Spiego quello che chiamo il peggioramento delle cose del mondo, intanto: è una perdita di fiducia in quello che per decenni e per secoli abbiamo chiamato “progresso”, riferendoci non tanto alle innovazioni tecnologiche – uno strumento – ma al miglioramento della qualità della vita di estese parti della popolazione mondiale e in particolare al miglioramento della loro inclinazione alla convivenza e a un’idea di bene comune.
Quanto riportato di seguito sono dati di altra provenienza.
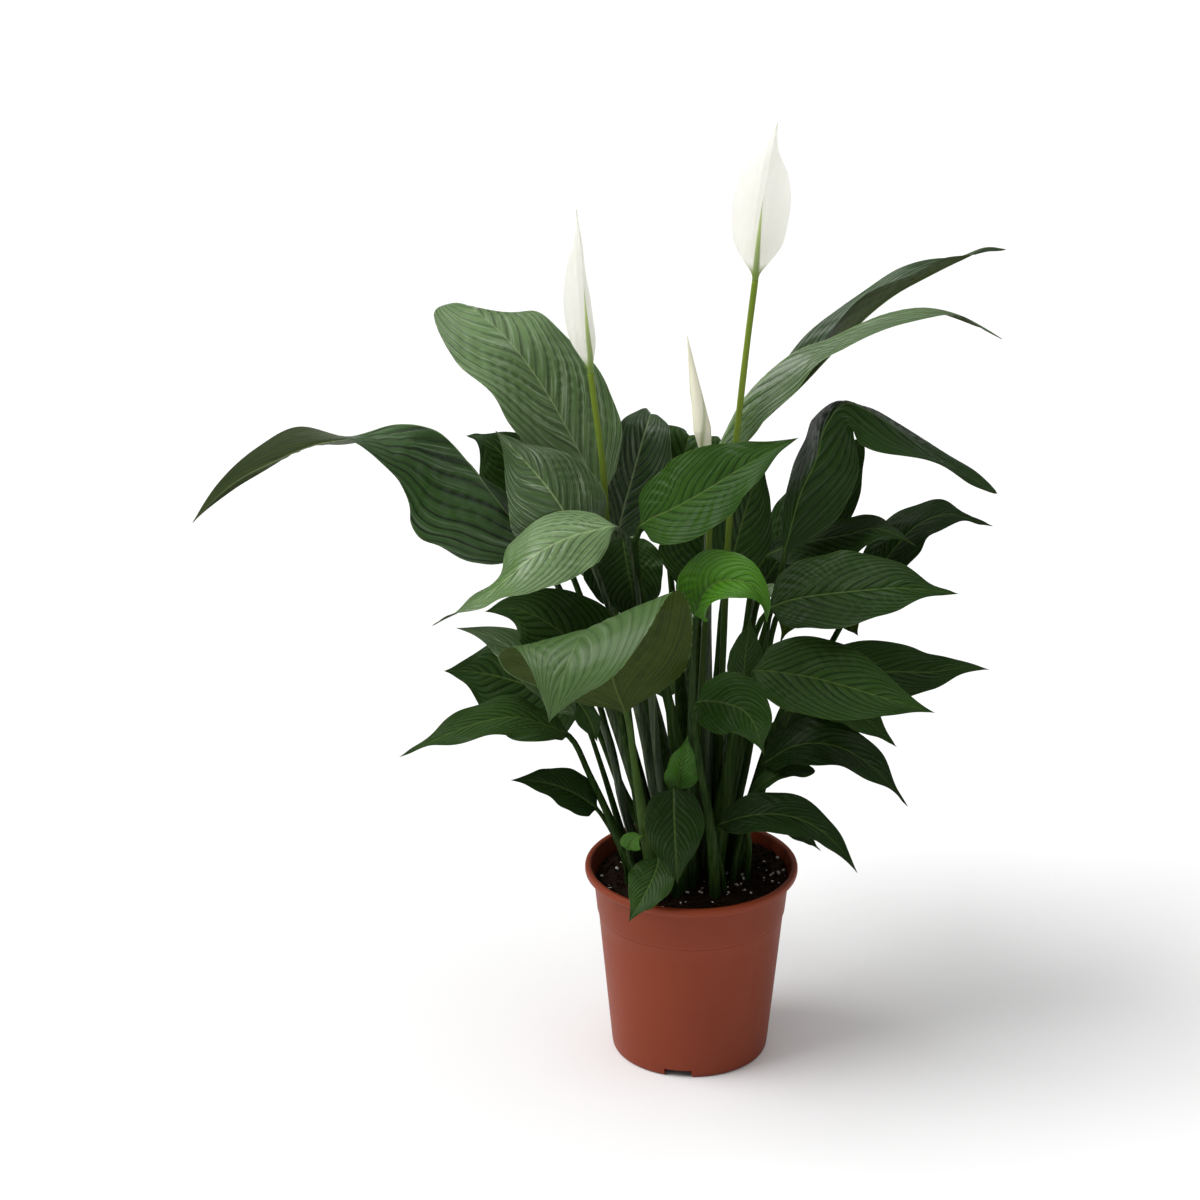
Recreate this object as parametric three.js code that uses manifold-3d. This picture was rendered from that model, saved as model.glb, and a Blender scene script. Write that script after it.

Per quanto siano visibili oggi molti progressi nelle condizioni di vita delle persone in molti luoghi del mondo, questi progressi sono stati molto rallentati e limitati da una crescita delle insoddisfazioni, del risentimento, della rabbia, della frustrazione, dell’insofferenza per il prossimo, e da una perdita di fiducia nel valore delle comunità umane, nel futuro e nelle istituzioni dedicate al progresso. Tratti che sono stati allevati e promossi da nuovi scellerati poteri e opinion maker, che ne hanno fatto “valori condivisi”, rimpiazzando buona parte di quelli che avevamo costruito in millenni.

A tutto questo hanno senz’altro concorso con enormi responsabilità la diffusione dei social network e gli algoritmi e gli interessi promossi dalle grandi società che li gestiscono: questo libro lo spiega benissimo. Ma accanto a questo fattore c’è stato anche il dilagare e prevalere di quel pensiero che abbiamo chiamato in questi anni “populismo”, ovvero la narrazione per cui il giudizio di qualunque massa di persone avrebbe un valore superiore a quello di singole o limitate competenze, esperienze, talenti, sapienze, intelligenze, qualità: narrazione che ha trovato un inatteso formidabile strumento nel punto debole della democrazia, ovvero del sistema che per definizione premia le quantità piuttosto che le qualità. E quando dal suo contesto straordinariamente ben rodato e controllato – le elezioni – il sistema democratico lo abbiamo spostato nella vita di tutti i giorni, in ogni suo minuto, ci siamo trovati a “votare” o a cercare voti per ogni cosa senza nessuna preparazione o nessun confronto adeguato, alzando palette continuamente sui social network e mettendo in ginocchio una struttura – la politica, i politici, le istituzioni – che si è ridotta a cercare quel consenso altrettanto quotidianamente, senza più nessuna visione, nessuna indipendenza, nessuna autorevolezza.

Sarebbe successa lo stesso, questa cosa, senza i social network? O c’era comunque una stanchezza inevitabile nelle nostre democrazie, c’era un logoramento dei valori di progresso e convivenza nei luoghi del potere, c’era un arricchimento delle persone nei paesi progrediti che le ha viziate a essere sempre più insoddisfatte invece che meno? Così a occhio le penserei vere ambedue: vera la seconda, ma forse le sue conseguenze sarebbero state più contenute, senza la prima. Forse avrebbe avuto persino risposte migliori, soluzioni migliori. Ancora poco più di un decennio fa un’illusione di nuove accelerazioni di progresso, diritti e modernità sembravano togliere spazio a poteri stanchi e impigriti, tra i cosiddetti progressisti ma anche tra i cosiddetti conservatori: era l’illusione parallela a quella di quel mio editoriale su Wired, poco prima che un treno che non avevamo visto arrivare le travolgesse, quelle illusioni, uscendo da una galleria. Un treno più che conservatore: reazionario.

Negli anni scorsi mi è capitato di sentirmi chiedere, solo perché sono qui da un po’, se alla fine internet abbia migliorato o peggiorato il mondo, secondo me: la cosa che rispondo – con tutte le incertezze di uno che ha visto smentite molte delle sue risposte – è che lo ha sicuramente migliorato per chi aveva o ha gli strumenti per sfruttarne il meglio, che è un meglio letteralmente incredibile, fino trent’anni fa; lo ha invece probabilmente peggiorato per chi ne ha ricevuto solo una maggiore spinta verso gli egoismi e le vanità umane con cui continuiamo a nascere tutti, prima che gli umani esistenti non ci aggiornino sulle cose imparate in millenni di progresso civile. Che è ancora quello che può fare ognuno di noi, con la scuola, coi giornali, sui social network, col proprio esempio, o con libri come questo.